You never know with internet searches. I’ve certainly conducted some weird ones myself. Just yesterday I wrote an entire post about the most beautiful blog family I’ve ever seen, only to discover that I lost the link to their site. My solution? See if I could locate the blog in a targeted Google search of course. The key word combinations I came up with were pretty bizarre. Here is a sample: “Mormon blog with four beautiful daughters.” Is that creepy sounding or what? One would think that I’m a psychopath putting the finishing touches on my homemade girl cages. Yikes! But in reality, I was just writing a funny post about not believing that such a beautiful family could possibly exist. I’m still peeved about spending time on that post for nothing. So if you are incredibly good looking, have four Nicole Eggert look-alike daughters and once linked to my Mormons Are Funny post, please comment so I can be in touch.

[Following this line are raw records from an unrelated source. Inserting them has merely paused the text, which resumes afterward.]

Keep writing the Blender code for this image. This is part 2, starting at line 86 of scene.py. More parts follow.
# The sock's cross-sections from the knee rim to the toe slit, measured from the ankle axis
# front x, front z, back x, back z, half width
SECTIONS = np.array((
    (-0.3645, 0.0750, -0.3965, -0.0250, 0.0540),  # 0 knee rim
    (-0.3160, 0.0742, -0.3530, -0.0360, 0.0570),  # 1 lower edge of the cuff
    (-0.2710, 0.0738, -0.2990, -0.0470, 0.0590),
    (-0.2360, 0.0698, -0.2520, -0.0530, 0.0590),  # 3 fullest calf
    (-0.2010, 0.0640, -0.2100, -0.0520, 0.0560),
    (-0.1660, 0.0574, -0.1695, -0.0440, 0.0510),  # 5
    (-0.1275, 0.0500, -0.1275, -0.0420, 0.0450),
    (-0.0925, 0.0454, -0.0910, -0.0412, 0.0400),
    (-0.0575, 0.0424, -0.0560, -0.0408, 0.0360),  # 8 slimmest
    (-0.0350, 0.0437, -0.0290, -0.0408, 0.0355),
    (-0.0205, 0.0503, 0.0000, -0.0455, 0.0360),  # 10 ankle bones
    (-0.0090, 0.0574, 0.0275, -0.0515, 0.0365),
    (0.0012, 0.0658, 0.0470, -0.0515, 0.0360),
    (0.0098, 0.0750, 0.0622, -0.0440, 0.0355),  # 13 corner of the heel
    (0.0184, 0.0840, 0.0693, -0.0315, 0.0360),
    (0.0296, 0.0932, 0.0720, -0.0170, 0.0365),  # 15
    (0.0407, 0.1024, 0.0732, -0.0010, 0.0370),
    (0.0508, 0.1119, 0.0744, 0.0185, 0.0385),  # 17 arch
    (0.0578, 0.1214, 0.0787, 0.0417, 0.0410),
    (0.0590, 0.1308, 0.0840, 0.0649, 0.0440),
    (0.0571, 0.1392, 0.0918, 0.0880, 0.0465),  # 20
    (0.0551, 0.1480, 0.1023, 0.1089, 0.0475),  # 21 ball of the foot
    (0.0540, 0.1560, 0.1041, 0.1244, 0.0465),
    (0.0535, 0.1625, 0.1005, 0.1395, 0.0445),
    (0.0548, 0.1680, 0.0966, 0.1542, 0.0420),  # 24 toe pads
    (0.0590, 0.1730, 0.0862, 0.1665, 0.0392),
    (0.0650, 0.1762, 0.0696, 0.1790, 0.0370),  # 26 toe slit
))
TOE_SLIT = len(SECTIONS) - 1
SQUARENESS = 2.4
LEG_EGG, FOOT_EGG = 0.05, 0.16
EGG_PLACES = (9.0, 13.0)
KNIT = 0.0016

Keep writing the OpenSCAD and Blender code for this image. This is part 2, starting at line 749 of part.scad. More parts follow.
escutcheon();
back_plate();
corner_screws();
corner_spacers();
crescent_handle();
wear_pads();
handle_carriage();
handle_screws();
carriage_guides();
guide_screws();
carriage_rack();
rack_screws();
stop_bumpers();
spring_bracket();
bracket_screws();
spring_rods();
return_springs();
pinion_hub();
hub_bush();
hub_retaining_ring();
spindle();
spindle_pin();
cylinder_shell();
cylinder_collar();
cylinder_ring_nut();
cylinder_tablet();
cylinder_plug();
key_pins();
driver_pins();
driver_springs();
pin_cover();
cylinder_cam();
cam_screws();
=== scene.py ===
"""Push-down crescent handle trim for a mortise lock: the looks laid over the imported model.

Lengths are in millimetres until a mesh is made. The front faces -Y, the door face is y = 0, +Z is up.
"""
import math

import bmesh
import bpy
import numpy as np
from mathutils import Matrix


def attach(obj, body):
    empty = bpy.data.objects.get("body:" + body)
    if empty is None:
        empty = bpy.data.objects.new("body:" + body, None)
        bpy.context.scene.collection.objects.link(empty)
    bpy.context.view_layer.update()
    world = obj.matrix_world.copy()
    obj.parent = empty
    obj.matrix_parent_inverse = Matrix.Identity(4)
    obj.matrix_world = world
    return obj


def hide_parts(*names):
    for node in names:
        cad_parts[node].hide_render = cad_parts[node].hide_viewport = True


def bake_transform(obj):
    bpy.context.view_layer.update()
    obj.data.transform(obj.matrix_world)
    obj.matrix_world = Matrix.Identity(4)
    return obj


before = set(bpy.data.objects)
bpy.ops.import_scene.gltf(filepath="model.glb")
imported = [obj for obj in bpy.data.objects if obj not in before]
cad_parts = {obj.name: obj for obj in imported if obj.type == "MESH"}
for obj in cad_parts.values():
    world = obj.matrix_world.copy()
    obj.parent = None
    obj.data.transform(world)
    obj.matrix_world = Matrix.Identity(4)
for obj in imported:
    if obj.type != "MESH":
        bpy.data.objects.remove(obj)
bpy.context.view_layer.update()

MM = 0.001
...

Back to my point – this odd keyword search made me think. Are suburban moms annoying? If I’m just speaking for myself, I’d probably choose “off balance” over “annoying” – but you know, semantics. If we’re going to take the search literally and go with the actual definition of “annoying,” “causing vexation : irritating <an annoying habit> <annoying questions>,” I’d have to say yes. We are annoying. And there are several points in favor of this conclusion.

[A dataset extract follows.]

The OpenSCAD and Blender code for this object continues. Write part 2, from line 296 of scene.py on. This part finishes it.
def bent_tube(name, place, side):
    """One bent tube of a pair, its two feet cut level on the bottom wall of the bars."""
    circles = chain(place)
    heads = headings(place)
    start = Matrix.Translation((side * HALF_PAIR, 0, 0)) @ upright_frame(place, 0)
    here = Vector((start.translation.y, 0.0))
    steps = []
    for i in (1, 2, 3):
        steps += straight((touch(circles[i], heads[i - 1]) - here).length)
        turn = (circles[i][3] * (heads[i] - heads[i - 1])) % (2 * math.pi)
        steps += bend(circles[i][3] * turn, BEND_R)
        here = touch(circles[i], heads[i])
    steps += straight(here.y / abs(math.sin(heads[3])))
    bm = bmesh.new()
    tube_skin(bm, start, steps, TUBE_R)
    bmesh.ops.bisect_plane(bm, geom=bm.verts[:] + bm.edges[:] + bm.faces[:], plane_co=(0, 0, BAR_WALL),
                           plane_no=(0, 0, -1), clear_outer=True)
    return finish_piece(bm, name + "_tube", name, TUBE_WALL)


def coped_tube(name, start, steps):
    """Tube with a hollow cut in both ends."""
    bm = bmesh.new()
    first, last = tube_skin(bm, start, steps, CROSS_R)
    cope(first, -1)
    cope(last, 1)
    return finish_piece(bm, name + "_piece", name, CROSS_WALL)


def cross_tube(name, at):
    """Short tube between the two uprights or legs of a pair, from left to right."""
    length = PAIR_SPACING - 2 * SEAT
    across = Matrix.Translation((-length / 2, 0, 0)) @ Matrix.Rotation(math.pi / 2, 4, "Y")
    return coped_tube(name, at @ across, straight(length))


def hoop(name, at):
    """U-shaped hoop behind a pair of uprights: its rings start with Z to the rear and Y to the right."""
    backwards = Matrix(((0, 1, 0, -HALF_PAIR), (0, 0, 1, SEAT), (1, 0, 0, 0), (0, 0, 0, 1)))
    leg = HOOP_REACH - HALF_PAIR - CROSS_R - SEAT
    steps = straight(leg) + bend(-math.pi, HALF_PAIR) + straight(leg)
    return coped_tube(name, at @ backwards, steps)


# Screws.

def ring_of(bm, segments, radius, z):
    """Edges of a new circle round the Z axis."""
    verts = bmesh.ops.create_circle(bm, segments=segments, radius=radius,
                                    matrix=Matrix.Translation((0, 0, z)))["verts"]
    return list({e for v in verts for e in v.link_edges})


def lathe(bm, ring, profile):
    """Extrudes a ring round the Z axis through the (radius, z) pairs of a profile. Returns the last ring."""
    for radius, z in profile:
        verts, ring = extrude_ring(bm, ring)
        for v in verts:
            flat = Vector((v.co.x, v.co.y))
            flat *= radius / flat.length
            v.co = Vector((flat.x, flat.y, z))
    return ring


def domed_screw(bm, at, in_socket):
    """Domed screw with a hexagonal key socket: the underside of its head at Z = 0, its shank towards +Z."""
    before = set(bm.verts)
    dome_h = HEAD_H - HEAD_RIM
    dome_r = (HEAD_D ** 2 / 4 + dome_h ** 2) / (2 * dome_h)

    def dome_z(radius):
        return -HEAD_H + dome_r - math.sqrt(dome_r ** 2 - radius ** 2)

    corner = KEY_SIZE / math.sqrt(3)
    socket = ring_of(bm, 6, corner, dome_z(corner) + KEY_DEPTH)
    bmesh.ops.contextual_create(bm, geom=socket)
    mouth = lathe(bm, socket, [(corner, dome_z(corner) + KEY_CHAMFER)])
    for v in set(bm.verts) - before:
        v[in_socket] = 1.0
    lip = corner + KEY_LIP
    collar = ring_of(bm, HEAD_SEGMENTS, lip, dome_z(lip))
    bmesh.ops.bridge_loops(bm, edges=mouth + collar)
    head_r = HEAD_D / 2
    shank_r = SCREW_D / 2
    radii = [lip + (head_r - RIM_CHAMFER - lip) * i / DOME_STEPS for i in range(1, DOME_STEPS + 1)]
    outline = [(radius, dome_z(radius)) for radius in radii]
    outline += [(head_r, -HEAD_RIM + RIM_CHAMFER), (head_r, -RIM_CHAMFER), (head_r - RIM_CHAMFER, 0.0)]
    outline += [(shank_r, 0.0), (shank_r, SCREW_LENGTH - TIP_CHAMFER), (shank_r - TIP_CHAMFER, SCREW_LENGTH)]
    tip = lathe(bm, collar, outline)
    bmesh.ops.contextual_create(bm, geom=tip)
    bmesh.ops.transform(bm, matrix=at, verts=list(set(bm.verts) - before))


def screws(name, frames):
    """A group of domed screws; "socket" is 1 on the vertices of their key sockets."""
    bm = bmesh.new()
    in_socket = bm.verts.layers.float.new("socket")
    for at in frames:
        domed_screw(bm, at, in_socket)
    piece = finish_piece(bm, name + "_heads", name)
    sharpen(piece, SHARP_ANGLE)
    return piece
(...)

First, we are rather pampered by the ease of our suburban lifestyle. Even though we don’t live in the city, we’re also not in the country and have pretty much any retail necessities that one could imagine in close proximity to our homes. And unlike urban families, we can drive everywhere with very few worries over traffic. While I am the first to complain about the hour it takes to get my group out of the house and buckled into their car seats (a sure sign of an annoying suburban mom), I also know that I’m much happier tooling around in the comfort of my own vehicle than trying to navigate the public transportation system.

Secondly, we don’t have as many opportunities to parallel park, so we irritate downtown drivers with our geriatric parking style – often pulling out completely to start all over again when it’s clear that we overestimated the amount of space we had. And pulling up to the car parked in front of us? Why would we ever do that? It’s not like city street parking is hard to find or anything. Oh – it is? Well how the hell would we know that? The shopping centers and strip malls we frequent all have parking lots.

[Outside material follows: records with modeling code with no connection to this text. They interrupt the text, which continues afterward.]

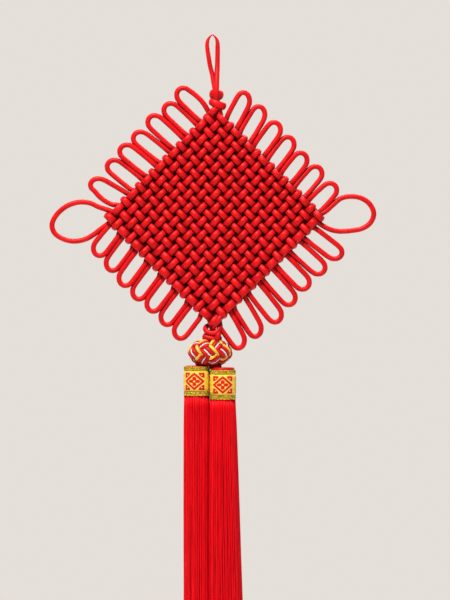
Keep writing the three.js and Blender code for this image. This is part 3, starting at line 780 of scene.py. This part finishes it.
# The small knots' other cords: half width, half depth, whether the cord closes, and its places.
TOP_CORDS = [
    (2.4, 2.4, False, [(215, 87.5, -1.8), (215.3, 96, -1.8), (215.7, 107, -1.6), (216.2, 116, -0.5)]),
    (2.3, 2.3, False, [(217, 96, 1.2), (218, 105, 1.2), (219.6, 110, 0.6), (221, 116, 0)]),
]
LOW_CORDS = [
    # The turn that shows as a curl open to the top, and the one below it.
    (2.45, 2.3, True, [
        (207.5, 326, -2.8), (205.2, 328.6, 0.6), (207.0, 331.4, 3.2), (210.6, 333.0, 4.4),
        (214.4, 333.0, 4.7), (217.6, 331.0, 4.2), (219.6, 327.8, 2.8), (220.2, 325, 0.4),
        (217, 324.6, -3.2), (212, 325, -4.4),
    ]),
    (2.9, 2.4, True, [
        (208, 334.6, -3), (205.4, 335.8, -0.6), (204.8, 337.2, 2), (208, 338.0, 3.6), (212, 338.8, 4),
        (216.4, 339.4, 3.2), (219.4, 338.8, 0.4), (218, 336.8, -3), (212.6, 335.2, -4.3),
    ]),
    # The cords that come out of the diamond, the first of them round its tip.
    (2.35, 2.0, False, [
        (221, 316, 5.2), (218, 320.6, 6.2), (214.8, 325.6, 4.8), (212.6, 329.6, 1.4), (211.8, 334, 0),
    ]),
    (2.1, 2.0, False, [
        (207.4, 315, 1), (209.2, 320, 1.6), (210.6, 325, 1.4), (212, 330, 0.6), (213, 336, 0),
    ]),
    # The two that go on into the round knot.
    (2.75, 2.5, False, [
        (219, 321, -1), (219.8, 326, 0.4), (219.4, 330, 2.0), (218, 335, 4.4), (216.6, 340, 4),
        (215.8, 346, 0),
    ]),
    (3.0, 2.4, False, [(213, 333, -1.4), (214, 340, -1.2), (214.4, 347, -0.6)]),
]


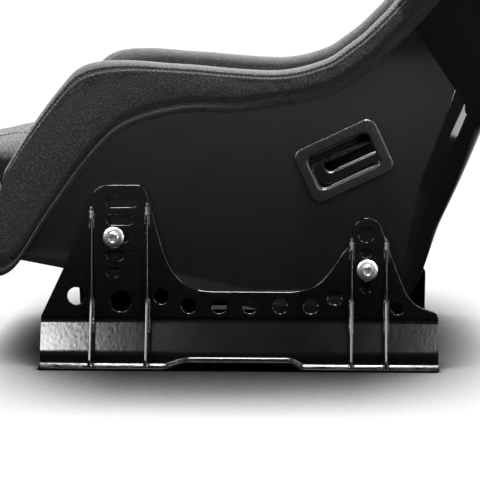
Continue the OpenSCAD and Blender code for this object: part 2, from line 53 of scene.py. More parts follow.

And let’s talk about those vehicles we drive. I’ve already written about my own tank, but it’s pretty safe to say that most suburban moms drive some form of a minivan or SUV. I can defend this choice based on my own inability to find an economy car that accommodates three car seats – but I already covered that in the other post I mentioned above. The bottom line is – necessary or not, we drive big cars. And people can’t see around us on the road. And we’re usually so distracted by our children fighting, crying, puking, etc. in the back that we really don’t notice that we’re weaving, driving too slow or confusing people with the blinker that has been on for the past five minutes.

So based on our driving and parking styles alone, you can imagine how much other annoying suburban mom fodder I could pull together. But I’ll close with the obvious. The annoying suburban mommy bloggers.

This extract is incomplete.